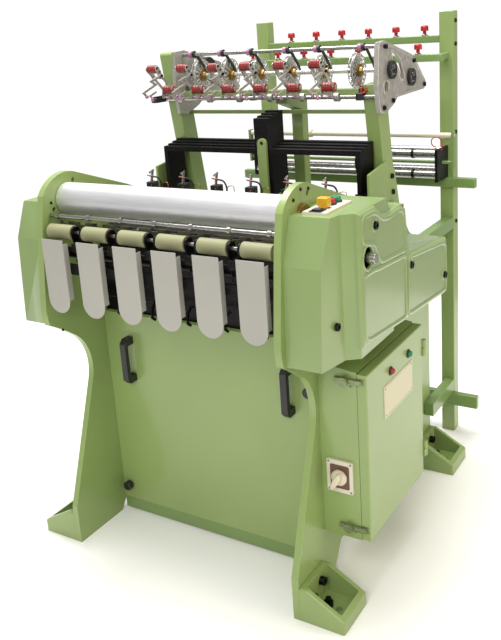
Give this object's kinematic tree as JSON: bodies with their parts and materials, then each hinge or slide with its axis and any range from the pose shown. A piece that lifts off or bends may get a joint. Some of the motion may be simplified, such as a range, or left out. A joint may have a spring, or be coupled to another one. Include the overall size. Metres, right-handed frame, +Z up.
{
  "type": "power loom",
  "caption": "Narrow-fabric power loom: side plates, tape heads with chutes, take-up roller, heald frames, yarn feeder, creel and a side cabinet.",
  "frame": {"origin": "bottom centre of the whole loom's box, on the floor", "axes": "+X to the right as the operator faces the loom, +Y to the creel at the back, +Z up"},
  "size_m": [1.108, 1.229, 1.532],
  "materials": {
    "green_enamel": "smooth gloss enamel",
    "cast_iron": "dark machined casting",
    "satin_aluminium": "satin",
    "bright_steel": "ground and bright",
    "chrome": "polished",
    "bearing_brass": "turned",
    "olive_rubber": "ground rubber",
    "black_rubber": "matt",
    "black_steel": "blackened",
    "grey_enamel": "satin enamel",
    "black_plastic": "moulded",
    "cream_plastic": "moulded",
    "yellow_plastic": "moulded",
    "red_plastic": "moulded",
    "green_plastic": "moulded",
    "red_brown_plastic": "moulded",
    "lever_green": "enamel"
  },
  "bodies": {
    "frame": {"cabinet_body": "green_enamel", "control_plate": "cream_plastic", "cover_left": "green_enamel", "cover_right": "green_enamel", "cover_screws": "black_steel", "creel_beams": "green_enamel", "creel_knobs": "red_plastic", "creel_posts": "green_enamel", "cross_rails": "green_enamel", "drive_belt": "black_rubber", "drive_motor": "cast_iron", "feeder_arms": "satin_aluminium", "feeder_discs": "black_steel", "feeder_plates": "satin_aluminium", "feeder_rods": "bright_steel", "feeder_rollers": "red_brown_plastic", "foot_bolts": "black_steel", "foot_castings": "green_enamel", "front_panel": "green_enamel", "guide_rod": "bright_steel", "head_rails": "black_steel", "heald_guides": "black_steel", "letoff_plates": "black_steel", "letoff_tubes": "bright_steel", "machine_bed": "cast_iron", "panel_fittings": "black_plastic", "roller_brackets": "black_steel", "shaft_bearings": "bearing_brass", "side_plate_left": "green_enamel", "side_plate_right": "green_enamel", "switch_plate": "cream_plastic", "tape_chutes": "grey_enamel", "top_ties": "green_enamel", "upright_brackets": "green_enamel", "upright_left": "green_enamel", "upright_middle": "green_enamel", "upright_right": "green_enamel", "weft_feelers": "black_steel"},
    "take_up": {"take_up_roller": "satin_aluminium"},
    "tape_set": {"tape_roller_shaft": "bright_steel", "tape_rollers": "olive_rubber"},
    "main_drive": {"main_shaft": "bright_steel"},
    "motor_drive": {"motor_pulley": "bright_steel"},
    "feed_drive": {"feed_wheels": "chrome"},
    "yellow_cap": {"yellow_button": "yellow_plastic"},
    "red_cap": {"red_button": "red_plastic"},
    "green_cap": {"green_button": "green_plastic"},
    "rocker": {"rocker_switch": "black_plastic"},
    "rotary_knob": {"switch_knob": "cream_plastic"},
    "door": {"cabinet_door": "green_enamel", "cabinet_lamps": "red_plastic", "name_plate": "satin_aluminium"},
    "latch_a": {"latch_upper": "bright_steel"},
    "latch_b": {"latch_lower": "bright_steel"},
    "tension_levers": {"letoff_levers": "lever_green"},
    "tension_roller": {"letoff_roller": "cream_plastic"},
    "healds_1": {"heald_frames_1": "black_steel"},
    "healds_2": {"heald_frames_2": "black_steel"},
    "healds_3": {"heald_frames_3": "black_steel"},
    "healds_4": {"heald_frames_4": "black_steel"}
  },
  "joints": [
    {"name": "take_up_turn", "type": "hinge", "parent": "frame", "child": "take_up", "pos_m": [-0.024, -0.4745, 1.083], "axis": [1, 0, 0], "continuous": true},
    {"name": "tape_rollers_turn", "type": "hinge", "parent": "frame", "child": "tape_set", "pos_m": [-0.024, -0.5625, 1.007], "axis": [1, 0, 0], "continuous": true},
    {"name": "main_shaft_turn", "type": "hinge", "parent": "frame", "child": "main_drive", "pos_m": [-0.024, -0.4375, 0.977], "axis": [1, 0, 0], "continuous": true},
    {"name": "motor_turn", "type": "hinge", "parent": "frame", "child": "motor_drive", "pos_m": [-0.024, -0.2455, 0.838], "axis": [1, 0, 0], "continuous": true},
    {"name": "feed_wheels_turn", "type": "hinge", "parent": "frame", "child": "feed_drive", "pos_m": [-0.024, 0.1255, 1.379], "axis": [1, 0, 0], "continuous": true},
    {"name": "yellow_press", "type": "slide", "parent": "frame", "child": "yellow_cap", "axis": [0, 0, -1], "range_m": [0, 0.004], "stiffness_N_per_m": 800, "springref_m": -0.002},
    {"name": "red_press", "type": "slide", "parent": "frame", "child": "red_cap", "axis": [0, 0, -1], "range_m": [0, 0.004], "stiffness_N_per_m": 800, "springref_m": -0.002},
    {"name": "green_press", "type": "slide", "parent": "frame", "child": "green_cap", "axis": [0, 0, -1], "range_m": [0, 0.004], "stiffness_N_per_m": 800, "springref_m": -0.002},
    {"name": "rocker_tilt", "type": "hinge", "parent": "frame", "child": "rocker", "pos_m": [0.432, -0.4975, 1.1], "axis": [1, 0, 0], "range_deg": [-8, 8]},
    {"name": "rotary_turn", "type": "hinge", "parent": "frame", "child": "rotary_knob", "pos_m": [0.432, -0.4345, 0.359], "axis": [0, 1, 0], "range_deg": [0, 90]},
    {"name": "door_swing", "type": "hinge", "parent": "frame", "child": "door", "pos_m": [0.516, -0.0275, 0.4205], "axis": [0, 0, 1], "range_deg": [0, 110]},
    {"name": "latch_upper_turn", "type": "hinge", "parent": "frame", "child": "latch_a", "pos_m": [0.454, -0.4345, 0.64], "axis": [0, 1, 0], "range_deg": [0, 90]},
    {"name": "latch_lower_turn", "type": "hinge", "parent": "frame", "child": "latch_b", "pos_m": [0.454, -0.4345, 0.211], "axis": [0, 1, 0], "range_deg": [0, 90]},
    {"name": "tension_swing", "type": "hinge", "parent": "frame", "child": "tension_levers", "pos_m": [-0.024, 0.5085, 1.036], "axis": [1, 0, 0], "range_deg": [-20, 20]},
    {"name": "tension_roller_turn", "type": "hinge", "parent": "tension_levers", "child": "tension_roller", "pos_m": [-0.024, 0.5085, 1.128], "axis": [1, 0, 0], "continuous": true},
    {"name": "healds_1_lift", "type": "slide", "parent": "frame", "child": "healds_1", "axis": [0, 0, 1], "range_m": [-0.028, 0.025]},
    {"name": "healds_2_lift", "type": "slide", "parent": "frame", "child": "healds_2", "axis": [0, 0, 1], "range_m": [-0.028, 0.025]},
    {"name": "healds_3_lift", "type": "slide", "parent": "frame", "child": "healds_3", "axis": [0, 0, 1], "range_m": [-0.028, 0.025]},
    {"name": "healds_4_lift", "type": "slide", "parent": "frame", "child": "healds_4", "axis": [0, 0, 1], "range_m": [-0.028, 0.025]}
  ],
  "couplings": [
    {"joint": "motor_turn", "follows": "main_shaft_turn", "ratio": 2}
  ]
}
===
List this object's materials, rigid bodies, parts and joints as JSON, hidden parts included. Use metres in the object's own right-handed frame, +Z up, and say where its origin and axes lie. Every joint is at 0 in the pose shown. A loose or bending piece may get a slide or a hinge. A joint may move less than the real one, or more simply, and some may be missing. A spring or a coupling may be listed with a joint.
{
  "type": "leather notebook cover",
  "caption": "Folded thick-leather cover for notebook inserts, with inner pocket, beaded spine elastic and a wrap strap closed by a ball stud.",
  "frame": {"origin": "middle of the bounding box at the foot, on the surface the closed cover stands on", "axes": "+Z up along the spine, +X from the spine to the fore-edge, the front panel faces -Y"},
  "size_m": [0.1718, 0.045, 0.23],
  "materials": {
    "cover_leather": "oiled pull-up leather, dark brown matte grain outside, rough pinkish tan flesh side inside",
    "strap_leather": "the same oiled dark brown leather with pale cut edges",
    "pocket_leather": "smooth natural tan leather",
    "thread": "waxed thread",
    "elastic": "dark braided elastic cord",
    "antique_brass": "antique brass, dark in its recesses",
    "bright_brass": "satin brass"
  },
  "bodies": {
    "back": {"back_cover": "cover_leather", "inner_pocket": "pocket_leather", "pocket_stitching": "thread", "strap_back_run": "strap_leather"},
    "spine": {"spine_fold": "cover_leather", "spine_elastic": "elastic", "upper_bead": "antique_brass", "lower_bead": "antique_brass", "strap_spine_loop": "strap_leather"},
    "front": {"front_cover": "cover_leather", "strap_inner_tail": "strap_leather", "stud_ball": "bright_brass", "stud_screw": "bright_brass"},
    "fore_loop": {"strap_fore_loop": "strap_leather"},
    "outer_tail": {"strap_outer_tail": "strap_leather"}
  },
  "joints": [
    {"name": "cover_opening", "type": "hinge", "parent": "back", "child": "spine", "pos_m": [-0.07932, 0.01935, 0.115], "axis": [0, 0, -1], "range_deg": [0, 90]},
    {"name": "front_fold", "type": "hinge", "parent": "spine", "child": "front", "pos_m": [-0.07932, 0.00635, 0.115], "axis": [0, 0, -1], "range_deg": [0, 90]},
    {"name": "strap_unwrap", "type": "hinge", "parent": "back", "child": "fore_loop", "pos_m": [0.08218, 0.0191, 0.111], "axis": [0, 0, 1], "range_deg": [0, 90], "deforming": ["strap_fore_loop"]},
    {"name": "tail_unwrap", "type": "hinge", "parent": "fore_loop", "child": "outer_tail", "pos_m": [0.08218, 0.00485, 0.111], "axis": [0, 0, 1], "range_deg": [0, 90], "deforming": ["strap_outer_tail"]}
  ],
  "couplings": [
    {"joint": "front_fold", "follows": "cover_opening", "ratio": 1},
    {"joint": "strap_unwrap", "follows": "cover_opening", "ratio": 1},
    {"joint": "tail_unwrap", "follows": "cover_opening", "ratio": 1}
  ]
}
===
Given request -
Provide only the count of lines in the data above that include the string "object".

In response -
2